Look through the material below for "from". Copy every line that contains it.

===

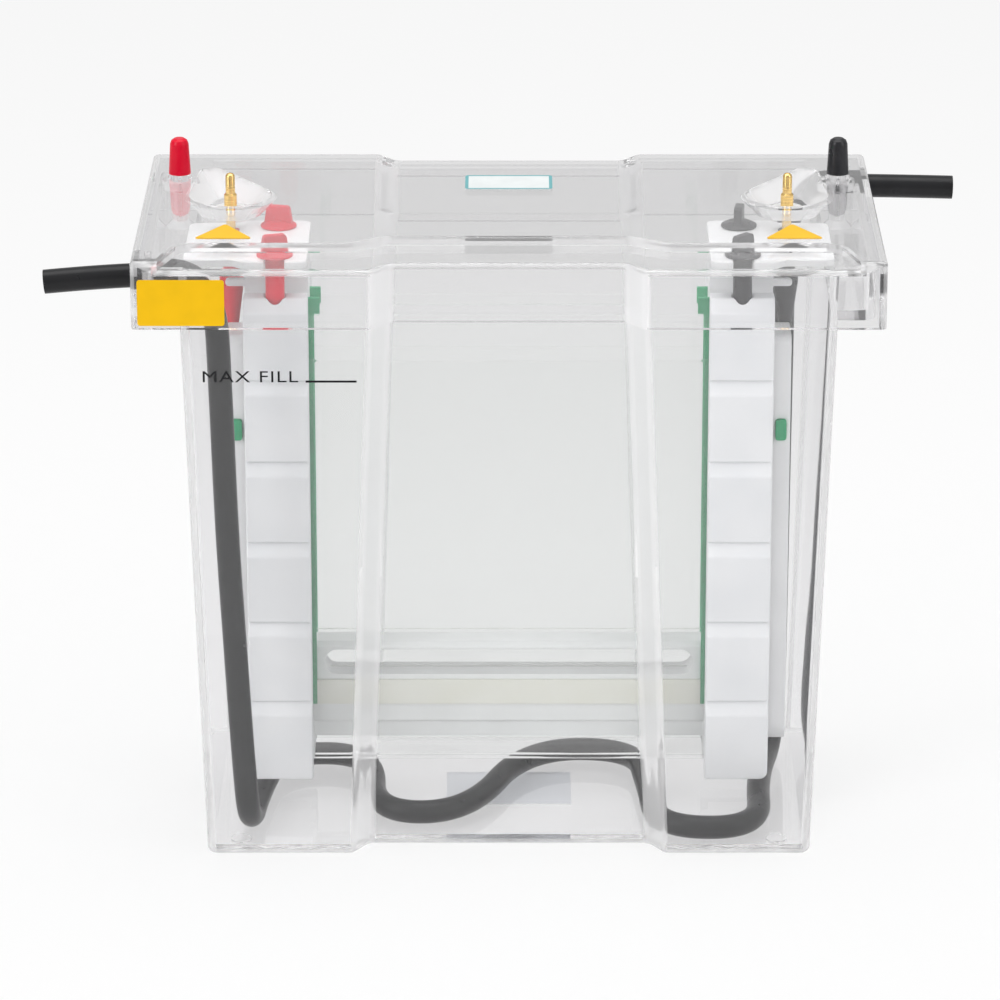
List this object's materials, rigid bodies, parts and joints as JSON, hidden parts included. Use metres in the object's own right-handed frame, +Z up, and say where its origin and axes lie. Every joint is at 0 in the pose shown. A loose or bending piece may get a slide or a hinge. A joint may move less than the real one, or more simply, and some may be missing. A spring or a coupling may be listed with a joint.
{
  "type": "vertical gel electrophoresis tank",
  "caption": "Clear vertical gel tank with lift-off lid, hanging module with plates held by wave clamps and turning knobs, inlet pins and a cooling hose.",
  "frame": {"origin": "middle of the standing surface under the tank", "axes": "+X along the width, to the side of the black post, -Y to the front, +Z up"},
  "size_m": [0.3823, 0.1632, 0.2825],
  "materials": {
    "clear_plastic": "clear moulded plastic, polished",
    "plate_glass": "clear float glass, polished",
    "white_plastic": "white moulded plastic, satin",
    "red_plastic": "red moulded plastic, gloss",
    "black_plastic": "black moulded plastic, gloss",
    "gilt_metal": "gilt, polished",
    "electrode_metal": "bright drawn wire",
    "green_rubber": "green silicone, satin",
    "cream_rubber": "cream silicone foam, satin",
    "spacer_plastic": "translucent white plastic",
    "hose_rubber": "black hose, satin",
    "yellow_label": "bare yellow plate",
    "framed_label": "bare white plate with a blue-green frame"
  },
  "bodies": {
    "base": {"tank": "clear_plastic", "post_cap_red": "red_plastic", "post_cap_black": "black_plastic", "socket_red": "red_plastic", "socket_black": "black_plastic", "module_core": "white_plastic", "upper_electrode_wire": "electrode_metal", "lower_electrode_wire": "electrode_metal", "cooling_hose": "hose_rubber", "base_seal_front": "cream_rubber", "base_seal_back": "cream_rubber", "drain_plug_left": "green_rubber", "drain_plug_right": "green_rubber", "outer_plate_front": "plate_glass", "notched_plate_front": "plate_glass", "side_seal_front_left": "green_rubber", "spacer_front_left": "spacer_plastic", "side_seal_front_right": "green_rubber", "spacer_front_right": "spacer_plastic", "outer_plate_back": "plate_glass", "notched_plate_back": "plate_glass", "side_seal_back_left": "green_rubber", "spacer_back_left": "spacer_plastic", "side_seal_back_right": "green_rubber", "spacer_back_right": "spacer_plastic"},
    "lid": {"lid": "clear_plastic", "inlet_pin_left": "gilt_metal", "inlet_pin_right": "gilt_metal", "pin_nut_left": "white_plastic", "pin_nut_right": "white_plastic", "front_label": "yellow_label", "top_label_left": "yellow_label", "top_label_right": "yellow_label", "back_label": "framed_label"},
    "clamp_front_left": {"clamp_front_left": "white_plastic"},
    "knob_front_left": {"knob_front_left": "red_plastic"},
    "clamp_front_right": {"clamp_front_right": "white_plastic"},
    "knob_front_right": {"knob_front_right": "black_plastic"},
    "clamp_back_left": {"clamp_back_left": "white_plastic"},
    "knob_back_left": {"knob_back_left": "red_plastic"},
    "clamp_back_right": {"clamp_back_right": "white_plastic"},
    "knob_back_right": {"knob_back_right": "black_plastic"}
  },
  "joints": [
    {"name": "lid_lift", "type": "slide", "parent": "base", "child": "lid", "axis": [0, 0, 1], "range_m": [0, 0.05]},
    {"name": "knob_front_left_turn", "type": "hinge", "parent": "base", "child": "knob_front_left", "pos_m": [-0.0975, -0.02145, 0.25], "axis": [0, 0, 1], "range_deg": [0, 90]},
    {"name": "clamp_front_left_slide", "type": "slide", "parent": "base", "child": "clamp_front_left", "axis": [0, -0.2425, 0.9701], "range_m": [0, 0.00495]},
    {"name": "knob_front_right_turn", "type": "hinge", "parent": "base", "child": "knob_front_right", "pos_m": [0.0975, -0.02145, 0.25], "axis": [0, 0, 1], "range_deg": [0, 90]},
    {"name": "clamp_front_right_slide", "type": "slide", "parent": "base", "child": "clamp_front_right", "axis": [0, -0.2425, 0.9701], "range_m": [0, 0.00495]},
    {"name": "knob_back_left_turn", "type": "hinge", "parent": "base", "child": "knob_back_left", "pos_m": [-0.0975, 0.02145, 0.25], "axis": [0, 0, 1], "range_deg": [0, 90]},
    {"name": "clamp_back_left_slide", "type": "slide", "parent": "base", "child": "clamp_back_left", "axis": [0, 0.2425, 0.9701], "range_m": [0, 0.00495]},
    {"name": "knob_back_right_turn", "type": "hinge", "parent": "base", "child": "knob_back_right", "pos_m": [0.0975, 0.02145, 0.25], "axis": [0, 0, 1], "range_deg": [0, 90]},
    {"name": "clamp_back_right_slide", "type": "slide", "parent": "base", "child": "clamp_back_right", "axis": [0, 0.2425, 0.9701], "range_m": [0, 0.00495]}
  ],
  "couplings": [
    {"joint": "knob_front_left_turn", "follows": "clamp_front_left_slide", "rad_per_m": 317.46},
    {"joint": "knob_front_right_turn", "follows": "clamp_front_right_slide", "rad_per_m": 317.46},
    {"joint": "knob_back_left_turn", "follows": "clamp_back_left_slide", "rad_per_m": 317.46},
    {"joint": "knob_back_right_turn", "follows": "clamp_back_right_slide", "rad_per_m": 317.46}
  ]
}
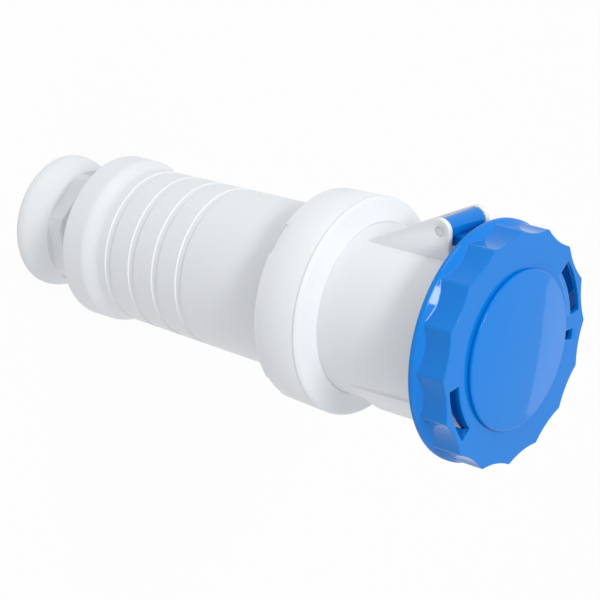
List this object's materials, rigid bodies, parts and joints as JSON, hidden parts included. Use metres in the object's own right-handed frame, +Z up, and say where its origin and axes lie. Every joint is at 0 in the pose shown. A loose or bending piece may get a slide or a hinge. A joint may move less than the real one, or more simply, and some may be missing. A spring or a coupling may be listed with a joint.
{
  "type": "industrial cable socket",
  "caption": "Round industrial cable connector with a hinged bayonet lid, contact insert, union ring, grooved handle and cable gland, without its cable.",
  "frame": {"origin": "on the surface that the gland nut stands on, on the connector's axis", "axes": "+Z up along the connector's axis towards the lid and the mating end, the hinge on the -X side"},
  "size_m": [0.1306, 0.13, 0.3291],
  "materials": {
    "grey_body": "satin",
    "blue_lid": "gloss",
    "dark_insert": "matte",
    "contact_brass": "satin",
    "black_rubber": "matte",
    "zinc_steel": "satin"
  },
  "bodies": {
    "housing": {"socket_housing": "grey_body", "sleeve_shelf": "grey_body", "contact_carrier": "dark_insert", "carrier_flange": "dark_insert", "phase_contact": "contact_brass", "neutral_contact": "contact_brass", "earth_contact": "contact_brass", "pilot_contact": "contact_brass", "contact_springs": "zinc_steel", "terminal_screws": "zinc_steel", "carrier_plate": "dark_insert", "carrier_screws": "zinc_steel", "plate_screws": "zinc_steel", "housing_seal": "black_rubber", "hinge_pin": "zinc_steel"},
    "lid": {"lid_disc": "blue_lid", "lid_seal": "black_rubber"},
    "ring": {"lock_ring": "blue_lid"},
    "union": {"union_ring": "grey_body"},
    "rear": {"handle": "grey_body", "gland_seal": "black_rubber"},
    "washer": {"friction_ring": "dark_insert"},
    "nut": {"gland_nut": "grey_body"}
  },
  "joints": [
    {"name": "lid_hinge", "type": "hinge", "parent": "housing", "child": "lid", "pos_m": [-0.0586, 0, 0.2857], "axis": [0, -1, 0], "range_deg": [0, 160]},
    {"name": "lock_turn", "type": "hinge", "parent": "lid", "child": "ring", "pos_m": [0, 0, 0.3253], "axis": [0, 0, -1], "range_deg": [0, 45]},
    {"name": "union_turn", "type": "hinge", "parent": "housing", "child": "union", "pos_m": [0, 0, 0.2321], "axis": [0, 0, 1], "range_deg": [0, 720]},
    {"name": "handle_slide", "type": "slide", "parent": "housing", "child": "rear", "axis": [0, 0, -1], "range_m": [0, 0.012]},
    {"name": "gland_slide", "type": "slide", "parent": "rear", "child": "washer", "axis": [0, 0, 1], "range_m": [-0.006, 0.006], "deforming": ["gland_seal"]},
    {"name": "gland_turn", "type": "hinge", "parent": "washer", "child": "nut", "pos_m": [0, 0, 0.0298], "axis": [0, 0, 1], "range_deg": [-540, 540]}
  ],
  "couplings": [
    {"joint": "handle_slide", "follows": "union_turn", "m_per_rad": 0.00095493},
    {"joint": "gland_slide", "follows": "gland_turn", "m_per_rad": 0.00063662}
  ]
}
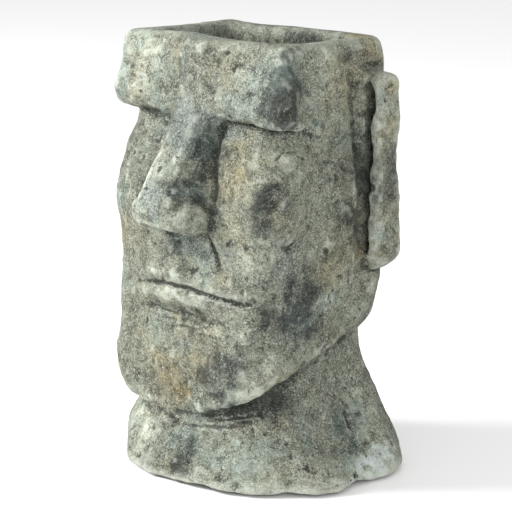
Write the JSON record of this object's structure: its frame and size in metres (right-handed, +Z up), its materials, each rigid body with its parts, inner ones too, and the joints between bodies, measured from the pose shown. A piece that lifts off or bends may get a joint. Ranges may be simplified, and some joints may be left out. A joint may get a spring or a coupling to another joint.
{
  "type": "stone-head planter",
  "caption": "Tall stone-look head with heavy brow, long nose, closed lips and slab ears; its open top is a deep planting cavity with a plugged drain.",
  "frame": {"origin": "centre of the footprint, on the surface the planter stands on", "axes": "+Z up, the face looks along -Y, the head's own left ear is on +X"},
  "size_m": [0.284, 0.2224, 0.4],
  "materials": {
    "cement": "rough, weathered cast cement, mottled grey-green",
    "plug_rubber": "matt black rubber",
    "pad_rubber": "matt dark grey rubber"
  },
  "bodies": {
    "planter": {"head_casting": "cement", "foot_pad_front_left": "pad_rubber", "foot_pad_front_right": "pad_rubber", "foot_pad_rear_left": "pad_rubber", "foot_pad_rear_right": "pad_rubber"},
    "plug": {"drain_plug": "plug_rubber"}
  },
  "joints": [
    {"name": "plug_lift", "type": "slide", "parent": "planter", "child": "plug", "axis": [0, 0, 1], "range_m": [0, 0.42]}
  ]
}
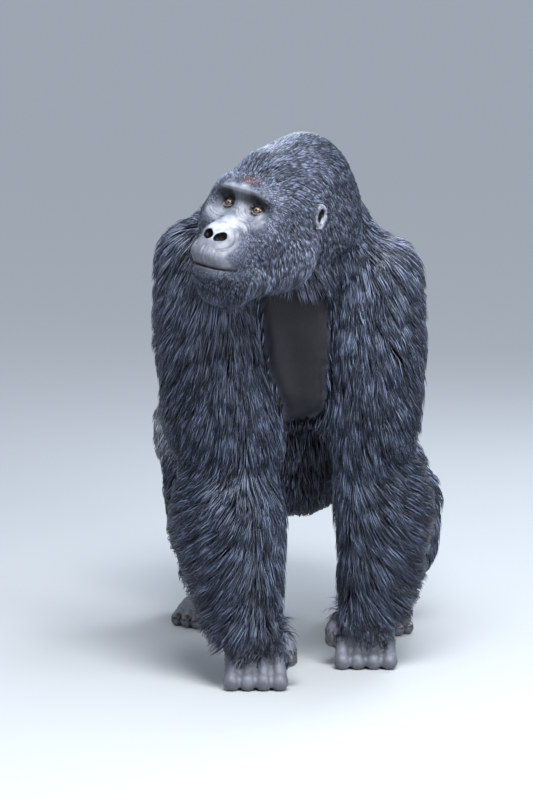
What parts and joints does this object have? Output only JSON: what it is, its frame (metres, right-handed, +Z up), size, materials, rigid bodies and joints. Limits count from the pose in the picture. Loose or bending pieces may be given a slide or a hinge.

===

### TASK RESULT
Write the JSON record of this object's structure: its frame and size in metres (right-handed, +Z up), its materials, each rigid body with its parts, inner ones too, and the joints between bodies, measured from the pose shown. A piece that lifts off or bends may get a joint. Ranges may be simplified, and some joints may be left out. A joint may get a spring or a coupling to another joint.
What parts and joints does this object have? Output only JSON: what it is, its frame (metres, right-handed, +Z up), size, materials, rigid bodies and joints. Limits count from the pose in the picture. Loose or bending pieces may be given a slide or a hinge.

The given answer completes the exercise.